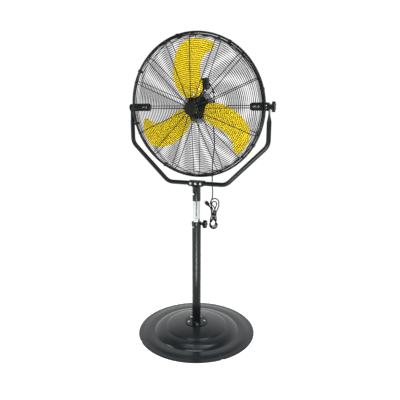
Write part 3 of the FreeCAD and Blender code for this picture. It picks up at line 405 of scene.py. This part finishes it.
studio = {
    "left": {"place": (-3.3, -2.1, 2.2), "aim": (0, 0, 1.05), "size": (1.4, 2.6), "power": 72},
    "right": {"place": (2.3, -2.5, 2.3), "aim": (0, 0, 1.1), "size": (1.1, 2.0), "power": 50},
    "front": {"place": (0.7, -2.9, 4.6), "aim": (0, 0, 1.35), "size": (3.0, 2.0), "power": 60},
    "top": {"place": (0.0, 0.6, 4.2), "aim": (0, 0, 1.0), "size": (2.4, 1.6), "power": 40},
}
surround = {"seen": 1.05, "backdrop": 0.9, "room": 0.10, "turn": (-0.15, 0.45), "ceiling": (0.45, 0.85),
            "kicker": 20.0, "low": (-0.28, -0.34), "deep": (-0.48, -0.55)}
floorLook = {"reach": 40.0, "back": 2.6, "colour": (0.85, 0.85, 0.85), "roughness": 0.9, "glow": 0.68,
             # where the gap starts, and each side's place in metres and turn in degrees from straight ahead
             "gap": {"front": -0.78, "left": (0.02, 5), "right": (0.66, 33)}}


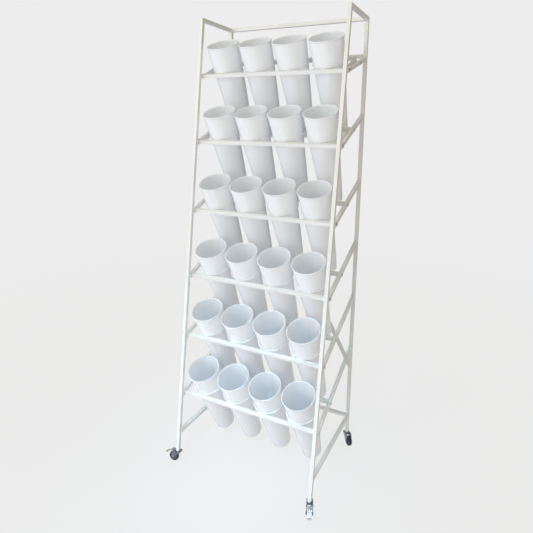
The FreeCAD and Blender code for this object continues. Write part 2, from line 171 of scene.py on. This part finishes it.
def powder_coat(name, light, dark, stain, rough):
    """Semi-gloss powder coat: orange peel, soft tone change and a few scuffs."""
    material, shader = new_material(name)
    tone = ramp(material, noise(material, 5.0, 4.0, 0.55), ((0.35, dark), (0.65, light)))
    scuff = noise(material, 38.0, 8.0, 0.7, 0.4, (1.0, 1.0, 0.35))
    mask = ramp(material, scuff, ((0.66, (0, 0, 0)), (0.74, (1, 1, 1))))
    mask_value = add(material, "ShaderNodeMath", {0: mask, 1: 0.35}, operation="MULTIPLY").outputs["Value"]
    colour = add(material, "ShaderNodeMix", {"Factor": mask_value}, data_type="RGBA")
    material.node_tree.links.new(tone, colour.inputs["A"])
    colour.inputs["B"].default_value = (*stain, 1.0)
    join(material, colour.outputs["Result"], shader, "Base Color")
    sheen = remap(material, noise(material, 60.0, 2.0), rough - 0.06, rough + 0.08)
    join(material, sheen, shader, "Roughness")
    peel = bump(material, noise(material, 520.0, 2.0, 0.4), 0.25, 0.00025)
    join(material, bump(material, scuff, 0.08, 0.0003, peel), shader, "Normal")
    shader.inputs["Coat Weight"].default_value = 0.25
    shader.inputs["Coat Roughness"].default_value = 0.18
    return material


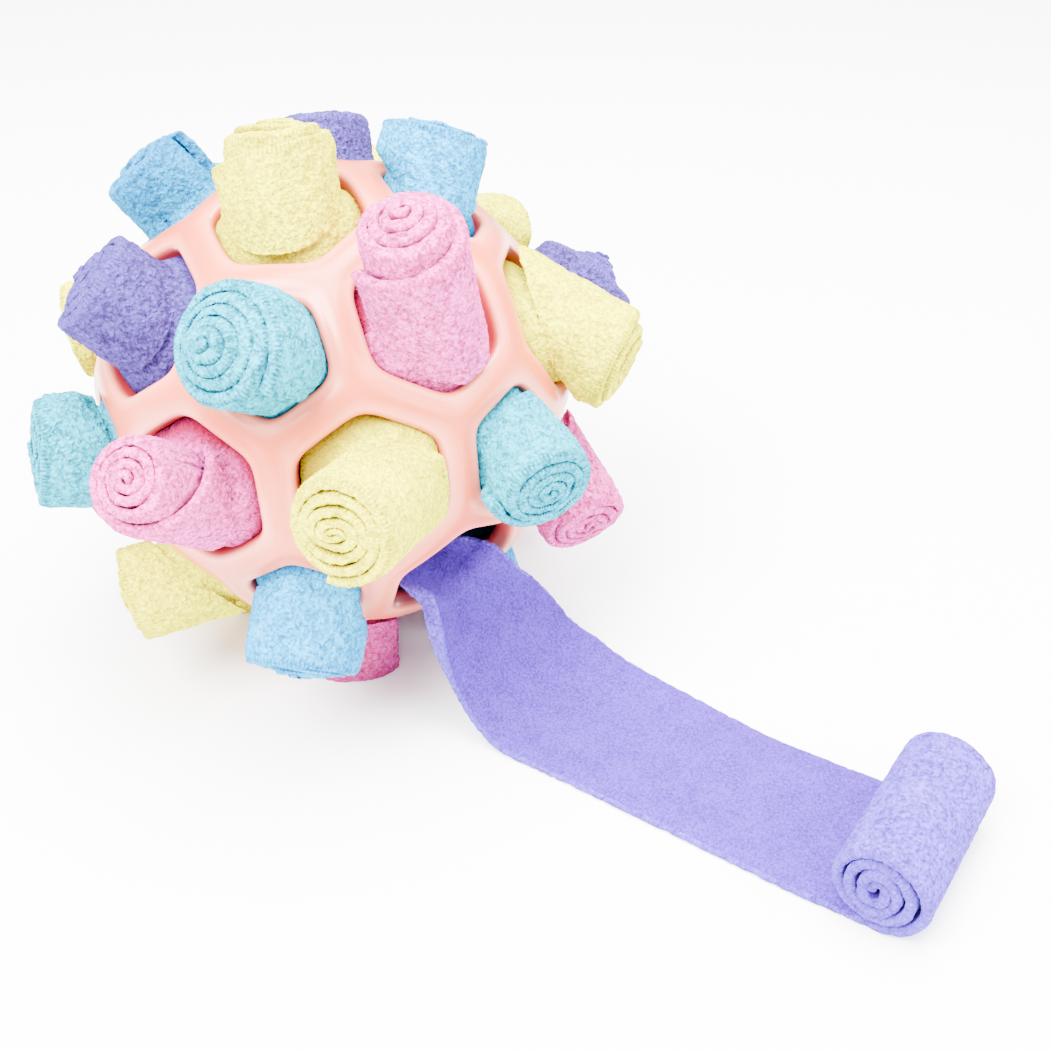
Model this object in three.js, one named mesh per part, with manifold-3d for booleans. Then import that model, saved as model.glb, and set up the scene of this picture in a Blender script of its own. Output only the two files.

● Goal: Select every line where the word "this" occurs.

● Result:
Write part 3 of the FreeCAD and Blender code for this picture. It picks up at line 405 of scene.py. This part finishes it.
The FreeCAD and Blender code for this object continues. Write part 2, from line 171 of scene.py on. This part finishes it.
Model this object in three.js, one named mesh per part, with manifold-3d for booleans. Then import that model, saved as model.glb, and set up the scene of this picture in a Blender script of its own. Output only the two files.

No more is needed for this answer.